So where are we now? E-Gov Watch is a company specializing in assessing government websites against best practices criteria including the Government Web Standards and Recommendations. The chart in Appendix 1 shows the best, worst and averages performance for all NZ government sites against the nine relevant best practice criteria areas. This shows Cross-Organisation Integration (or how well each site interrelates with sites from other government and non-government organisations) fares very poorly in government sites to date. The median is only a score of 15.1 out of 100. Our government sites are not currently playing well with others and are typically worlds in isolation when it comes to users dealing with them. The silo mentality is still strongly in place.
Users don't know necessarily know government that well so they may not know which agency to contact (some evidence suggests around 30% calls to government are misdirected [2]). Users may not know what government calls the thing they want so searching may not work that well using the usual Google or the government portal ("newzealand.govt.nz").
Even users who do know which agencies to contact are obliged to go to the site's search or browse through hundreds of irrelevant options to find the information or service they want, then back to a search engine, to look for the next agency they need at which time they are confronted by a completely different navigation structure, writing style and look and feel. They are possibly entering the same information into forms that other agencies have already asked for. For some users they need to deal with half a dozen agencies or more to fulfill requirements each with its own need to learn and navigate the site taking up time and causing frustration.

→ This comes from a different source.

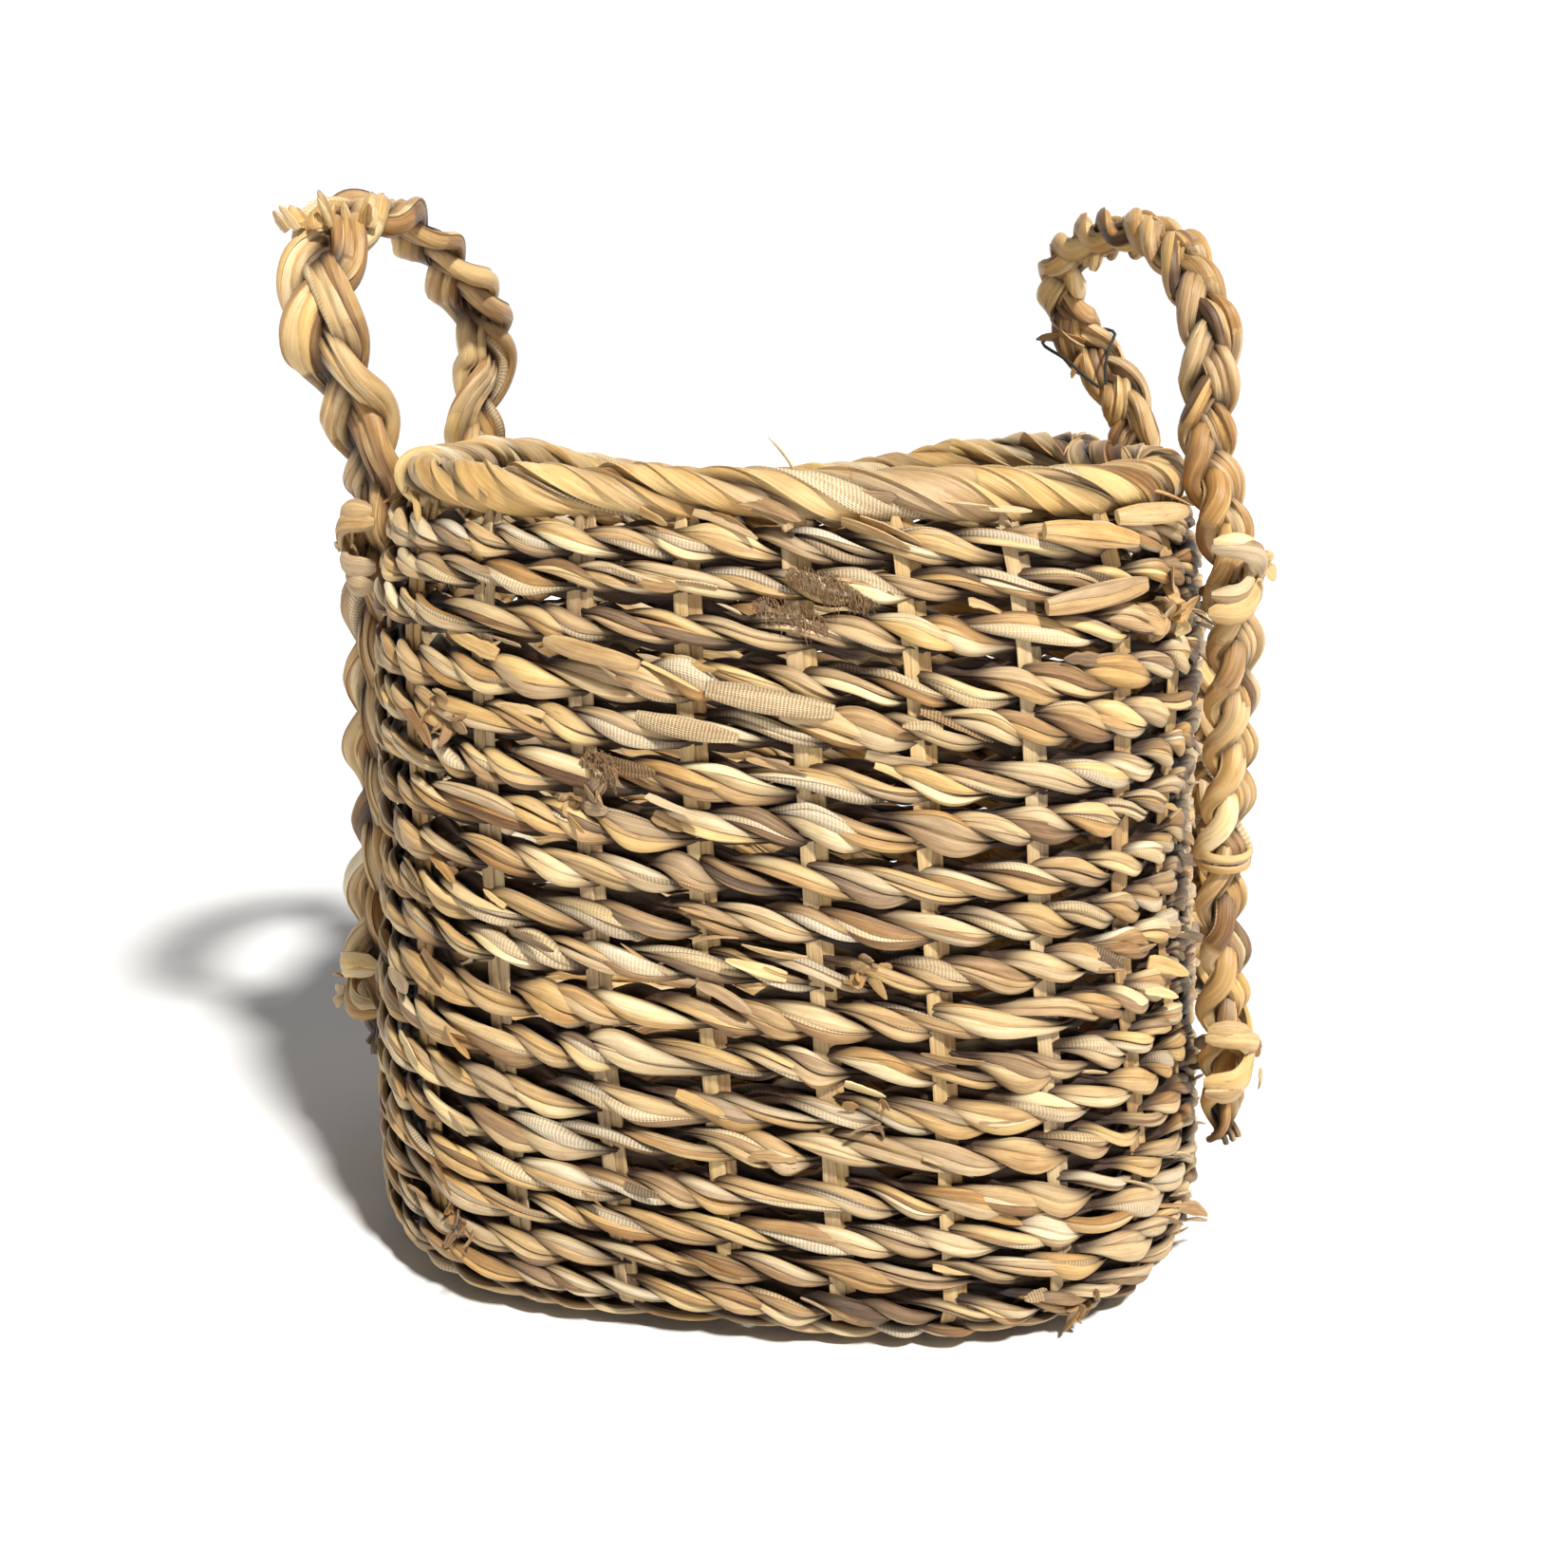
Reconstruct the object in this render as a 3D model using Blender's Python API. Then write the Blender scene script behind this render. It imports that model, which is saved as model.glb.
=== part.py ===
"""Seagrass storage basket: a rounded square body twined in courses round double leaf stakes,
a thick cable rim, and two plaited handles whose legs are lashed to the outside of the walls.

Metres. +X is to the right, +Y is away, +Z is up. The basket stands on z = 0.
"""

import math

import bmesh
import bpy
from mathutils import Vector

# ---- overall shape of the body
SQUARENESS = 3.1  # exponent of the rounded square plan: 2 is a circle
# The middle of the wall, from the edge of the base to the top of the stakes: (half width, height)
WALL = (
    (0.1220, 0.0064),
    (0.1350, 0.0068),
    (0.1425, 0.0100),
    (0.1455, 0.0165),
    (0.1462, 0.0280),
    (0.1460, 0.1000),
    (0.1440, 0.1400),
    (0.1420, 0.1900),
    (0.1390, 0.2250),
    (0.1350, 0.2480),
    (0.1308, 0.2612),
)
BACK_DIP = 0.018  # how far the rim sags at the back, left of the middle
SIDE_PULL = 0.022  # how far the right handle's back leg draws the rim inwards
# Where each side is pressed in at mid height: which way, the middle turn, and how far
DENTS = ((-1, 0.93, 0.0075), (1, 0.57, 0.0035))
DENT_REACH = 0.13
DENT_LEVEL, DENT_HALF_HEIGHT = 0.140, 0.110
LEAN = 0.019  # sideways lean of the stakes from floor to rim, as a fraction of one turn

# ---- stakes
STAKES = 28  # uprights round the basket, seven to a side
STAKE_WIDE = 0.0040  # half the width of the double leaf strip
STAKE_THICK = 0.00125
LOWER_LAYER = 0.0047  # height of the stakes that run front to back, under the base
UPPER_LAYER = 0.0075  # height of the stakes that run left to right

# ---- weft courses
COURSES = 20
PITCH = 0.01475
PITCH_AT_FLOOR = 0.0098
PITCH_AT_RIM = 0.0118
FIRST_COURSE = 0.0085  # distance along the wall from the edge of the base
COURSE_FILL = 0.40  # half the height of a course, as a fraction of the pitch
COURSE_OUT = 0.0063
COURSE_IN = 0.0060
CLEARANCE = 0.0003

# ---- rim
RIM_RADIUS = 0.1275
RIM_LEVEL = 0.2705
RIM_HALF_HEIGHT = 0.0074
RIM_HALF_DEPTH = 0.0085
RIM_SIDES = 6
RIM_RINGS = 42

# ---- base plates
BASE_RADIUS = 0.1180
UNDER_THICK = 0.0031
UPPER_FLOOR = 0.00905
UPPER_THICK = 0.0030

# ---- handles: the middle of each loop, from the front leg's pivot to the back leg's pivot
PIVOT_LEVEL = 0.2900
BALL = 0.0080
LEFT_LOOP = (
    (-0.1465, -0.057, PIVOT_LEVEL),
    (-0.152, -0.068, 0.315),
    (-0.156, -0.060, 0.338),
    (-0.157, -0.035, 0.355),
    (-0.153, -0.008, 0.359),
    (-0.147, 0.018, 0.351),
    (-0.141, 0.042, 0.336),
    (-0.139, 0.058, 0.318),
    (-0.139, 0.062, 0.304),
    (-0.142, 0.055, PIVOT_LEVEL),
)
RIGHT_LOOP = (
    (0.138, -0.060, PIVOT_LEVEL),
    (0.138, -0.062, 0.308),
    (0.135, -0.055, 0.325),
    (0.128, -0.038, 0.341),
    (0.118, -0.012, 0.350),
    (0.107, 0.012, 0.351),
    (0.096, 0.034, 0.347),
    (0.091, 0.050, 0.337),
    (0.094, 0.060, 0.324),
    (0.102, 0.062, 0.312),
    (0.112, 0.059, 0.301),
    (0.1195, 0.055, PIVOT_LEVEL),
)
LEFT_WIDE, LEFT_THICK = 0.0130, 0.0085
RIGHT_WIDE, RIGHT_THICK = 0.0092, 0.0085

# ---- fixed legs, lashed to the outside of the walls
LEG_TOP = PIVOT_LEVEL - BALL - 0.0008  # a gap below the ball
LEG_WIDE, LEG_THICK = 0.0095, 0.0066
LEG_FOOT = 0.045
LASHING_STEPS = 7
KNOT_HIGH, KNOT_LOW = 0.243, 0.082
BOW = 0.0036  # how far the right front leg hangs away from the wall
LEG_GAP = 0.0008
LEG_STEPS = 12
LEG_BEND = 0.035  # the length over which a leg shifts sideways to where it hangs
NECK = 0.007  # the length over which a leg bends in from its pivot to the wall

# ---- a thin black loop of thread round the right handle's back leg
THREAD_RADIUS = 0.0006
THREAD_ROUTE = (
    (0.1065, 0.0487, 0.2975),
    (0.1015, 0.0495, 0.3010),
    (0.0940, 0.0502, 0.3075),
    (0.0880, 0.0545, 0.3110),
    (0.0845, 0.0630, 0.3140),
    (0.0900, 0.0715, 0.3170),
    (0.1000, 0.0735, 0.3190),
    (0.1090, 0.0690, 0.3190),
    (0.1120, 0.0600, 0.3170),
    (0.1100, 0.0510, 0.3130),
    (0.1085, 0.0480, 0.3060),
    (0.1090, 0.0465, 0.2985),
)

STRAW = (0.62, 0.46, 0.25)
PALE = (0.72, 0.60, 0.38)
BROWN = (0.45, 0.31, 0.16)
BLACK = (0.012, 0.012, 0.012)

for old in list(bpy.data.objects):
    bpy.data.objects.remove(old, do_unlink=True)

basket = bpy.data.collections.new("seagrass_storage_basket")
bpy.context.scene.collection.children.link(basket)


# ---------------------------------------------------------------- helpers


def material(name, colour, roughness):
    made = bpy.data.materials.new(name)
    made.use_nodes = True
    shader = made.node_tree.nodes["Principled BSDF"]
    shader.inputs["Base Color"].default_value = (*colour, 1.0)
    shader.inputs["Roughness"].default_value = roughness
    shader.inputs["Metallic"].default_value = 0.0
    return made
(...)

Even with the trend toward creating topic-specific government directory sites the user is still required to move between differing site styles to complete a complex series of needs with high likelihood of confusion if not bale out and resign to a traditional phone or counter queue.
It is a repository approach to information and service delivery that has the assumption that if we as an agency just publish our content into an often huge navigation structure that is enough. The users will work it out.
This is messy, confusing, arrogant and mostly - USERS DON'T WORK IT OUT. They miss things they should know. They are not getting a chance to make the most of this new revolutionary medium.
What is the missing element? In this paper is proposed a model named Integrated Service Clusters.
ISCs are neutral online platforms designed for a target audience that apply a common look and feel and data model to multiple agencies' resources and that work well as a whole.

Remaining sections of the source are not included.